Our interview came on the cusp of a new Shapeways material, Black High Definition Acrylate, which showcases one of the few ways Shapeways has managed to stay ahead of the pack. With their latest material, they’ve been able to produce a higher quality option at a lower price. Weijmarshausen explained, “Over the last couple of years, we’ve seen that our community likes to make really high detailed collectables, for board games, set place pieces, model train accessories. In that category, more detail is always better. And, also, not surprisingly, better prices are what people are also looking for, as well. I’d been looking at the technology the we’re now using from EnvisionTEC for quite a while, and we finally managed to deliver this to our community, enabling them to make even higher quality products, beautiful black models at a better price. We’ve been able to lower the price compared to our last high definition material by about 20%, while at the same time delivering higher quality parts. We launched this material just 10 days ago, and the demand has outstripped expectations by four times the amount.”
When I asked Weijmarshausen what he thought set Shapeways apart from competitors such as Sculpteo and i.materialise, there seemed to be two factors that he focused on: their broad range of materials and wide-reaching community. “We are the leaders in the variety of materials that we offer. It’s not only that we deliver lots and lots of colors and plastics, but we also offer stainless steel, bronze, brass, gold, silver, platinum, very high quality porcelain in a variety of colors. So, it’s definitely the multitude of materials,” Weijmarshausen started.
“After that, we have, by far, the largest community, not only in terms of people making stuff, but also in terms of our marketplace, where over 38,000 people have already opened their stores and are selling their products.” He continues, “That lowers the barrier for people to engage for the first time, because there are so many possibilities and things you can do just by buying something that someone else has designed. It’s an easy way to get started and see what is possible through 3D printing. On top of that, we now have our Custom Maker tool; with that, designers can make their designs customizable. Now, me or you or any user can go and type in text and it will immediately show up on the design, so you can see what you’re doing. You can also upload a picture that can be engrave or embossed as well. So, now I can personalize it, and I think the magic sits not in the fact that I can have this customizable iPhone case, but the magic sits in the fact that our designers are now free to make their designs customizable. The combination of those things make Shapeways a very compelling platform.”
As for certain products their store owners are making, the list continues to expand as Shapeways adds to materials to their arsenal. Weijmarshausen talked about how he saw first-hand how innovative products were driven by material capabilities, “I think it follows materials. When we started, we just offered a few plastics, and people would make miniatures, toys, and gadgets. But when we introduced the first metals way back in 2009, the first thing people started to do was make their own jewelry. So I understood that materials open up new categories of products, and that encourages us to offer silver and other precious metals, but also brass and bronze. Then, we found a way to start offering ceramics. With that came a lot of home decor, think coffee cups, vases, bowls, beautiful things for the home started to appear.”

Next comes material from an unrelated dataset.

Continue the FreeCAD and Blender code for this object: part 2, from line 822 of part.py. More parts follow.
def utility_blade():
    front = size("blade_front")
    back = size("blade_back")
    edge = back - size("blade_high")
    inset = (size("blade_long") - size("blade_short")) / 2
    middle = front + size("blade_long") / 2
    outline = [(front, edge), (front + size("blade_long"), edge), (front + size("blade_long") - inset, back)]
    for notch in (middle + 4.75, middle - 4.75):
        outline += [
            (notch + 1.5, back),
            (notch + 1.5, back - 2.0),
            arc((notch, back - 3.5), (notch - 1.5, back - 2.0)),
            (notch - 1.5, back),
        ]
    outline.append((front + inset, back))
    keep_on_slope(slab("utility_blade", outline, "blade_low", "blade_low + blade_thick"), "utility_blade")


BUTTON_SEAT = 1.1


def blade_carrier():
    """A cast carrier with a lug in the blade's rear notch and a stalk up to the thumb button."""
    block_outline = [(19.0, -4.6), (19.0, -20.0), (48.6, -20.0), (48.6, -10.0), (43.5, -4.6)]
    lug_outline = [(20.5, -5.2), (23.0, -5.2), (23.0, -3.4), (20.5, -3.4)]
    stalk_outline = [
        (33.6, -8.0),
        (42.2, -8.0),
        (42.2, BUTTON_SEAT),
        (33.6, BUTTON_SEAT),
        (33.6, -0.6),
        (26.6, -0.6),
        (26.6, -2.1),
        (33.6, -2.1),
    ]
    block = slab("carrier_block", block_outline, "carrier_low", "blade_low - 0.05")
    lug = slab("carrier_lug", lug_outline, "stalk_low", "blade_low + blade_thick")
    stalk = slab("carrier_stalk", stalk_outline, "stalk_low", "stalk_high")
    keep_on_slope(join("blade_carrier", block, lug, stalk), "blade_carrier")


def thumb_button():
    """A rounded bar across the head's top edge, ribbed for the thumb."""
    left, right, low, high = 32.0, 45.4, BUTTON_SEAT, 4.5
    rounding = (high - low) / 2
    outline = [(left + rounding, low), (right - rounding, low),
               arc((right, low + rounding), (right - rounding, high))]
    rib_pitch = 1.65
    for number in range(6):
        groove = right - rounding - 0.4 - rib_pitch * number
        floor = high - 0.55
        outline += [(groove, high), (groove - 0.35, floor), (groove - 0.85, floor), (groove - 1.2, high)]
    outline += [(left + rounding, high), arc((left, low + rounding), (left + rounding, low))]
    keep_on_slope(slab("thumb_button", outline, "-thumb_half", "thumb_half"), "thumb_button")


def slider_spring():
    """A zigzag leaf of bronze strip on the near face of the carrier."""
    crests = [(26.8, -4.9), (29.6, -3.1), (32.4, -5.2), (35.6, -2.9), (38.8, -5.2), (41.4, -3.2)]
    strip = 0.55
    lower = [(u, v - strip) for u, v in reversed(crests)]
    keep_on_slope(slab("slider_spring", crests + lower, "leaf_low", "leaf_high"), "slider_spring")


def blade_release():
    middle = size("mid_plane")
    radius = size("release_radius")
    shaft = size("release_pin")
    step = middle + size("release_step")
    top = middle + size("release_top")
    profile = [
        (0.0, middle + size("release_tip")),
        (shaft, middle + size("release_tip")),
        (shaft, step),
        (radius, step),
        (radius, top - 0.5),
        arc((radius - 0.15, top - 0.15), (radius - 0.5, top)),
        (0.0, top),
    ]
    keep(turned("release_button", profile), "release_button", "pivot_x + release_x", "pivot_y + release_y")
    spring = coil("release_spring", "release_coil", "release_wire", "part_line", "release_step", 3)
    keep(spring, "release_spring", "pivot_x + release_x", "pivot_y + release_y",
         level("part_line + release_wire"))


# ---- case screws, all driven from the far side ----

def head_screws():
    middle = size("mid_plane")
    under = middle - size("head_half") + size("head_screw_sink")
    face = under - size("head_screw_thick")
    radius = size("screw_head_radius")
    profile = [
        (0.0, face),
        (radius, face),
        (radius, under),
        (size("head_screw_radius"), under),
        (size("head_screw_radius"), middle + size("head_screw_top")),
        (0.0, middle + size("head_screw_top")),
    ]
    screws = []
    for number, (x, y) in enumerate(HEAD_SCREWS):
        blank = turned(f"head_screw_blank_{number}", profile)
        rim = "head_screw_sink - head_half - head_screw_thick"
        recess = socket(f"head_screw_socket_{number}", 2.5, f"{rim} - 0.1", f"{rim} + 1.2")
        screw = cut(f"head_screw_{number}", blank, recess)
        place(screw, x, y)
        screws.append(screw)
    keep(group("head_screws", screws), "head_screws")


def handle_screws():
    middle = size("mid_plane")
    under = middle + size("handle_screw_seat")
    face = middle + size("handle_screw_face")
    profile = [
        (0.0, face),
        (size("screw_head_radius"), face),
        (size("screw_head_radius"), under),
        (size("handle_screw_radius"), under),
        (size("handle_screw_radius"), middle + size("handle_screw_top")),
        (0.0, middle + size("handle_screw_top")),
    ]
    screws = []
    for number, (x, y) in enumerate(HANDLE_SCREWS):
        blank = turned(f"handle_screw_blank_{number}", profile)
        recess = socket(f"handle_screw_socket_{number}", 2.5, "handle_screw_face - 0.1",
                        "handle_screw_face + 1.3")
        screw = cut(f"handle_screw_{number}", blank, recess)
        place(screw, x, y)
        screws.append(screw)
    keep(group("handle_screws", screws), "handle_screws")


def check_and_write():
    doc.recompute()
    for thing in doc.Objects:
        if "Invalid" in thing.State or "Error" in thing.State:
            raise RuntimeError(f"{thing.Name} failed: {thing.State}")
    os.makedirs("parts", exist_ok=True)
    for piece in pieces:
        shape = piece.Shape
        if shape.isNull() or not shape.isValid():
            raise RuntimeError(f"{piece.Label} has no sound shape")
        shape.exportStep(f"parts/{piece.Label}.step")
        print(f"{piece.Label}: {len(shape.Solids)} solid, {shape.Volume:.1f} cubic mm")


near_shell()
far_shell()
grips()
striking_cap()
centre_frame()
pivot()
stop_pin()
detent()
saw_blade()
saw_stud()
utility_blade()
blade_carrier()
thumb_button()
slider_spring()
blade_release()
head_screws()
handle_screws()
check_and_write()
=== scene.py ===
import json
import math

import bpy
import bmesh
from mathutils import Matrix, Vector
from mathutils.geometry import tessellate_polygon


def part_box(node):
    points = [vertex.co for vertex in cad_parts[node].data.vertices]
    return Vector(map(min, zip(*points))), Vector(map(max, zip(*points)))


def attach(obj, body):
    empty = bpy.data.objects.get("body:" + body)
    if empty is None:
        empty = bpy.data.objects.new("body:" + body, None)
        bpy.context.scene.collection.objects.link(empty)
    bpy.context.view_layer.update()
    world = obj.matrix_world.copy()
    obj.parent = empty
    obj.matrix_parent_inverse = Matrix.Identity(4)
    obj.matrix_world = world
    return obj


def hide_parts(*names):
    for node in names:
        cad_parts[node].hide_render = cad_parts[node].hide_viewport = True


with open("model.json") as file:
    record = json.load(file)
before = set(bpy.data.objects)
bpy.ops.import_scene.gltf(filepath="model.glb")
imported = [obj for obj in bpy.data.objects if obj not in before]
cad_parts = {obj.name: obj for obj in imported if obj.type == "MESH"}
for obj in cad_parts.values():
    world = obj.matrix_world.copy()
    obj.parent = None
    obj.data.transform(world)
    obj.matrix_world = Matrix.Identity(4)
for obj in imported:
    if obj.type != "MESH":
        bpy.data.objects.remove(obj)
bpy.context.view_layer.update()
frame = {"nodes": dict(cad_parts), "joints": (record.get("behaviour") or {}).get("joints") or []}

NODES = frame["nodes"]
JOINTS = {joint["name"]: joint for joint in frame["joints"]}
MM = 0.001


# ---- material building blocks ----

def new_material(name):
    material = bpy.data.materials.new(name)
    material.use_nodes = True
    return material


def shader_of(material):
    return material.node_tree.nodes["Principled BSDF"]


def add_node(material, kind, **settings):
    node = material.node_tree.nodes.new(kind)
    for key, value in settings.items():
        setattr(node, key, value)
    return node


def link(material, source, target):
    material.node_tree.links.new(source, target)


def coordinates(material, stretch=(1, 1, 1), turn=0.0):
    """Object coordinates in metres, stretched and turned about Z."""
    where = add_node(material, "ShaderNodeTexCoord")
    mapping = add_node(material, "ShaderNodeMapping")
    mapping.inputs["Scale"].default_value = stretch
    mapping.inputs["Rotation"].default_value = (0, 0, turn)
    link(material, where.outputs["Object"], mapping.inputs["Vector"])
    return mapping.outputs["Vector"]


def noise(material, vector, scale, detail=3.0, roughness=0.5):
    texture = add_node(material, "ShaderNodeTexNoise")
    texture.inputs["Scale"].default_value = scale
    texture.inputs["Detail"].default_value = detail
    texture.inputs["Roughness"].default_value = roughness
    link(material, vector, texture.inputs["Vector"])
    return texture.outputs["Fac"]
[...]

Now that Shapeways has their factory and website running at its fullest extent to-date, Weijmarshausen and his team are focused on cultivating a wider sense of community on their platform. Though they do have a massive user-base already, Shapeways is looking to continue expanding into new customer territories, “What we’ve been neglecting a little bit is the social element, because people who are doing this want to connect with each other,” Weijmarshausen said. “We had a forum and a blog, but it was still a bit limited, so one of things we released earlier this year is the fact that users can now follow designers, they can comment on the activities that the designer is doing. So, you get a bit of a social timeline centered on products, but based on the community. It does a multitude of things: it makes the discovery of products that you like much easier. If you realize that Shapeways gets about 200,000 new designs every month, finding what you like becomes a bit of a challenge. So, following the right designers helps you filter that down to things you really like.”

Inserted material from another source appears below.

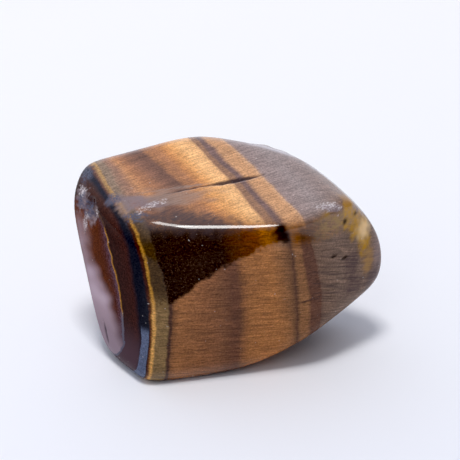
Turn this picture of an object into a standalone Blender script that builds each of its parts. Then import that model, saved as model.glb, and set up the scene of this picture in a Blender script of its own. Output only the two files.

The curation service that Shapeways recently implemented is creating a new kind of user aside from sellers and buyers. Now, curators can help bridge the buyer and seller by tastefully curating the massive amount of products on Shapeways into easily navigable collections.“Next to that, if you look at the reasons why people use Shapeways, you can break it down into two activities: people who are designing and making, and people who are buying,” Weijmarshausen explained. “That by itself is interesting, but with this social curation of products, there is now a new category of users emerging, who I would call curators. You don’t have to be a designer; you don’t need to be a buyer; you can go the Shapeways and find beautiful and aesthetic products that appeal to you. Now you can curate that. If I follow several curators, finding products that are very appealing to me becomes way more easy.”
When I asked Weijmarshausen about what he foresaw for the future of 3D printing technology, he turned to 3D scanning as the way to get the technology out of its niche and into the mainstream, “I think it starts with figuring out what the key use case is that makes the mainstream audience wanting to use 3D printing technology. People who love new technologies, are not afraid of it, will go through the hardships even if it doesn’t work as intended but will use it nonetheless. I’m like that. But, then, of course, there is a much larger group of people who want it to be easy and understand why it’s for them in five seconds, or else they will disengage. I think one of those things is going to be 3D scanning of people. Everyone has known about scanning for years, but I was never particularly excited about 3D scanning objects. Yeah it’s interesting, but loads of things can not be scanned well. Until, at some point, we ran a small experiment of scanning people at SXSW at parties, people went nuts. We gave them codes so they could find their scan on our site and buy it, and I had no hopes that people would even remember being scanned the next day, to my surprise, more than 10% of the people did,” Weijmarshausen concludes.